Fletcher Cox and Bennie Logan. Sam Bradford in the first half, Sam Bradford in the second half. Josh Huff. Jason Peters and Lane Johnson. Even DeMarco Murray makes his way into our instant analysis in a positive way.

Plenty to be encouraged by in the Eagles’ 39-17 win over the Saints Sunday at the Linc, their first home win since last Nov. 23, their first win over an NFC opponent this year and the first win in Philly for Bradford (see Instant Replay).

For the first time in a while, you guys can read 10 observations and not want to puke!

1. I’m going to start with Cox because I feel like this football team desperately needed somebody to take command Sunday, and Cox did just that (see story). Once again, it was a sluggish start. Once again, nothing was going well early.

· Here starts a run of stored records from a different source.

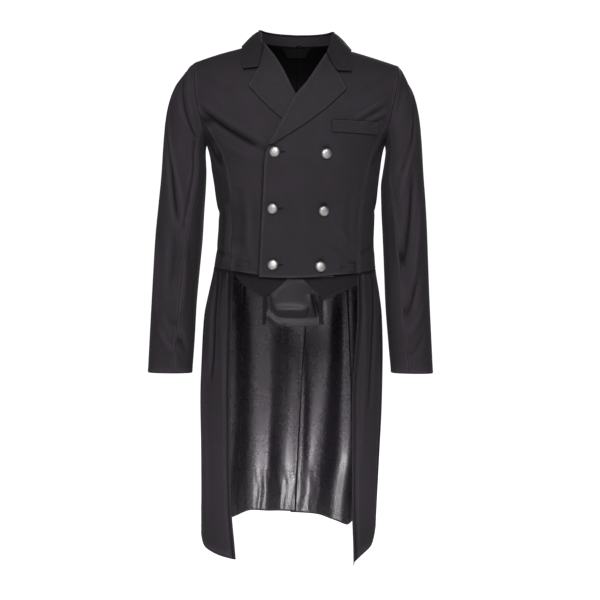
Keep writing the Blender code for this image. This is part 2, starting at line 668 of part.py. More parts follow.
def back_top_places(side, centre, shoulder):
    """Top edge of a back: round the neck to its side point, then along the shoulder seam."""
    sign = SIDES[side]
    neck_x = np.linspace(0, NECK_SIDE, NECK_COLUMNS + 1)[1:-1]
    neck_height = NECK_BACK + (RIDGE.at("height", sign * NECK_SIDE) - NECK_BACK) * (neck_x / NECK_SIDE) ** 2
    shoulder_x = half_width(sign, shoulder[1]) * math.sin(abs(shoulder[0])) ** FORM_POWER
    seam_x = np.linspace(NECK_SIDE, shoulder_x, SHOULDER_COLUMNS + 1)[:-1]
    x = np.concatenate((neck_x, seam_x))
    height = np.concatenate((neck_height, RIDGE.at("height", sign * seam_x)))
    share = (x / half_width(sign, height)) ** (1 / FORM_POWER)
    turn = sign * (math.pi - np.arcsin(share))
    return np.concatenate(([centre], np.stack((turn, height), axis=-1), [shoulder]))


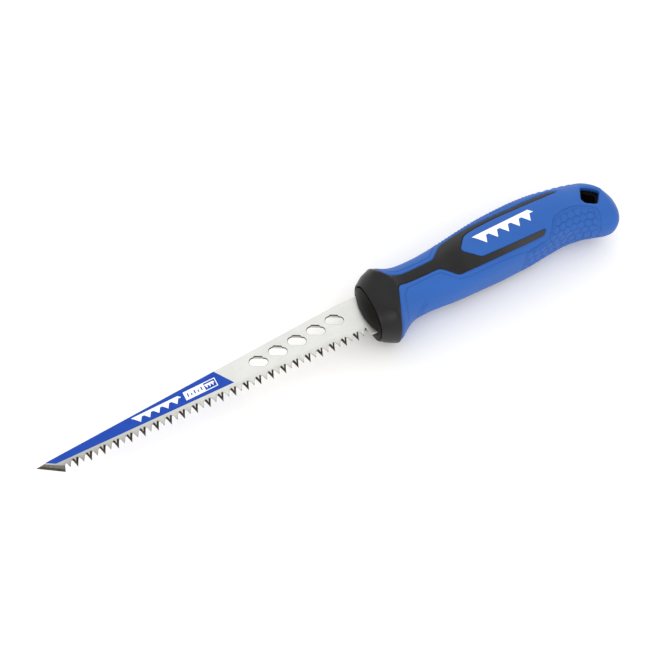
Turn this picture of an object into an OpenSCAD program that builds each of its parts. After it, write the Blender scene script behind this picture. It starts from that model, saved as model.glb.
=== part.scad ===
// Fixed-blade jab saw for plasterboard. It lies on its side: the blade is level,
// +X runs to the butt of the handle, +Y to the spine of the blade, +Z up.
// The origin is the middle of the saw's outline, on the surface that it lies on.

/* [Blade] */
// Teeth per inch
teeth_per_inch = 8; // [7:1:10]
// Number of teeth along the edge
tooth_count = 46; // [40:1:46]
// Depth of the gullets between the teeth
tooth_h = 3.9; // [3:0.1:4]
// How far every second tooth stops short of the tooth line
short_by = 0.7; // [0:0.1:1]
// Height of the hard welded edge at each tooth tip
hard_edge_h = 1.5; // [1:0.1:2]
// Thickness of the blade and its tang
blade_t = 1.2; // [1:0.1:1.6]
// Height of the spine above the tooth line at the first tooth
spine_h = 9; // [8:0.5:10]
// Rise of the spine along the blade, as a slope
spine_slope = 0.0925; // [0.08:0.0025:0.095]
// Length of the ground plunge tip ahead of the first tooth
tip_l = 17; // [15:0.5:18]

/* [Blade slots] */
// Number of slanted slots
slot_count = 5; // [3:1:5]
// Length of a slot from end to end
slot_l = 9; // [7:0.5:9.5]
// Width of a slot
slot_w = 4.4; // [3:0.2:5]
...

Once again, we were all starting to hear boos raining down through the Linc as the offense sputtered through turnovers, dropped passes and fourth-down plays that had no chance. The Eagles went into the second quarter trailing Drew Brees and the Saints 7-0, and they were staring 1-4 right smack in the face. And Cox simply took over. A defensive lineman can’t play better than he did against the Saints Sunday. Cox is just a relentless force both against the run and rushing the passer. The Eagles sacked Brees 13 times in his first seven games against the Eagles, but Cox had a career-high three by himself Sunday. His strip-sack-recovery of Brees in the third quarter that set up the Eagles’ third touchdown was really the biggest play of the game. It was a farce Cox didn’t make the Pro Bowl last year. If he doesn’t this year, it will be a crime. This was a game the Eagles had to win, and when they needed somebody to step up and simply take over, Cox was the one that did it. He’s playing at a truly elite level right now.

2. Seems like we’re all ready to bench Bradford every week at halftime, and there’s a good reason for that. He’s been terrible this year in the first half. Here are Bradford’s five-game first-half numbers: 56 percent completions, 524 yards, three touchdowns, three interceptions and a passer rating of 64.8. And his second-half numbers: 67 percent completions, 721 yards with six TDs and three interceptions — a passer rating of 104.7. The disparity is insane. On the one hand, yeah, you need your quarterback to be consistent and play a complete game. But Bradford has shown some resilience in his ability to shake off bad starts — like his two end-zone interceptions Sunday — and finish games strong. Now, he should be past this. He can’t be this bad in the first half. Agreed. But those second-half numbers are pretty darn good. Sunday, he was 13 of 15 for 118 yards with a touchdown and no INTs. If Bradford can find a way to come out strong early and avoid the mistakes he’s been making, the Eagles will have themselves a decent quarterback (see story on Bradford's leadership).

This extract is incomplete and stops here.